All these conditions are classified as disabilities. To get a comprehensive list of all the medical conditions in the blue book and the ones absent, you can check the SSA Bluebook.

To get the disability classification for your medical condition, you need first to check if your disability is listed. If it is, the next step is to get a diagnosis of your condition from your doctor. But an ordinary diagnosis will get you disability for only a few conditions.

Your medical condition does not have to be an exact match with the ones listed in the blue book. You can be awarded benefits if Social Security regards some aspects of your condition as medically equivalent to those listed.

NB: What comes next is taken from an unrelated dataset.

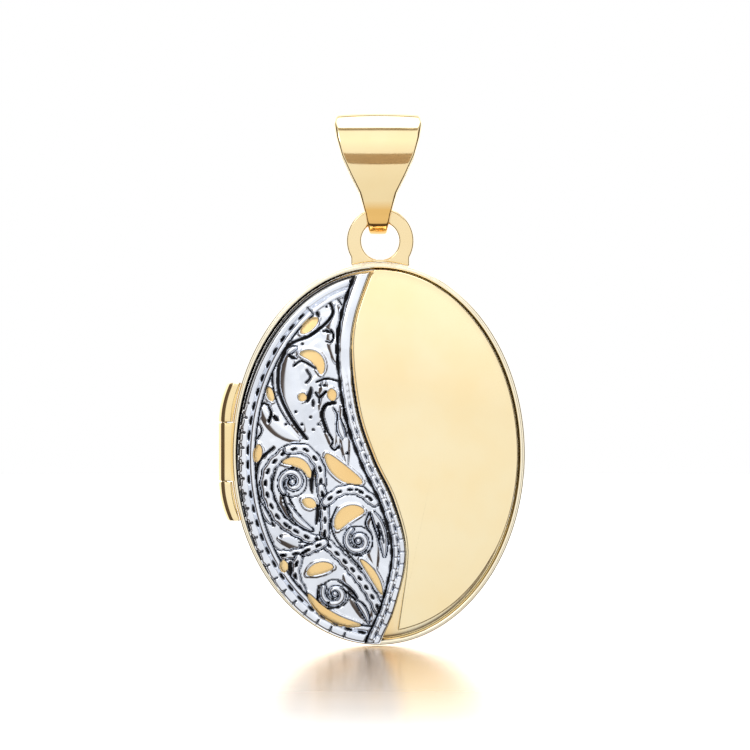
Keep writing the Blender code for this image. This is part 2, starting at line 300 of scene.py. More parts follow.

You can also be eligible for SSDI benefits if your medical condition is not listed as long as the condition limits you to the point that you cannot work and you can barely function. Not all medical conditions have to be listed in the blue book before they are considered disabilities.

The most important thing is that an individual is severely medically impaired, and this medical impairment limits a person to the point that they cannot do their job or any job.

How To Apply For SSDI

You can apply for Social Security benefits by filing online, calling the Social Security office for an appointment to use, or by going to your local Social Security office in person.

Before you apply, you need to have all of the required documents ready. This includes having a comprehensive medical record (list and address of all the doctors and clinics, diagnoses, test results, doctor’s appointments) and much more.

Phases Of The Application Process

Many times, individuals who apply for benefits are often denied at the first try. The good news is that you can appeal; the bad news is that the appeal process is complex and lengthy. If you haven’t engaged the services of a Social Security disability attorney, this would be a great time to.

The application process for SSDI is in phases. We have the Initial phase where you apply either online, by phone, or in person. After applying, the SSA will evaluate the claims and determine eligibility. This process takes about three to five months, and more than half of the applicants are denied, but you can appeal.

If your application was denied, you have the reconsideration phase, hearing phase, appeals council, and finally, the federal court. All these phases give you a fighting chance and require the SSA to take another look at your application. If you genuinely believe you are eligible, you should get the process started as soon as possible and engage the services of a professional.

If your application were approved, the benefits and monthly award amount would begin to roll in. You can receive your payments via direct deposit or onto a payment card. This payment would be made 30 – 90 days after the approval letter. Other stipulations will be made known to you.

How SSDI Payments Are Calculated

The first thing to know is that the severity of your disability will not affect the number of benefits you receive. The SSA determines how much you receive based on your average earnings before you were disabled.

SSDI payments usually range between an average of $800 – $1,800 per month. As of 2020, the maximum benefit was $3,011 per month. To figure out how much you are likely to receive, the SSA has an online calculator that you can use.

If you are already receiving other government benefits like worker’s compensation, public disability benefits, government-based pension, or foreign government pension, your monthly SSDI benefit could be significantly reduced.

After the approval of your SSDI application, the SSA will calculate your monthly benefit and how many months of payments you will receive is dependent on the date you applied and disability onset date. The SSA gives you an Established Onset date; this is the date the SSA decided you became disabled; it may or may not correlate with the date you put down.

To weather the storm of applying for a Social Security Disability Benefit, you need a skilled professional on your side. It increases your chances of getting your application approved and receiving your benefits stress-free.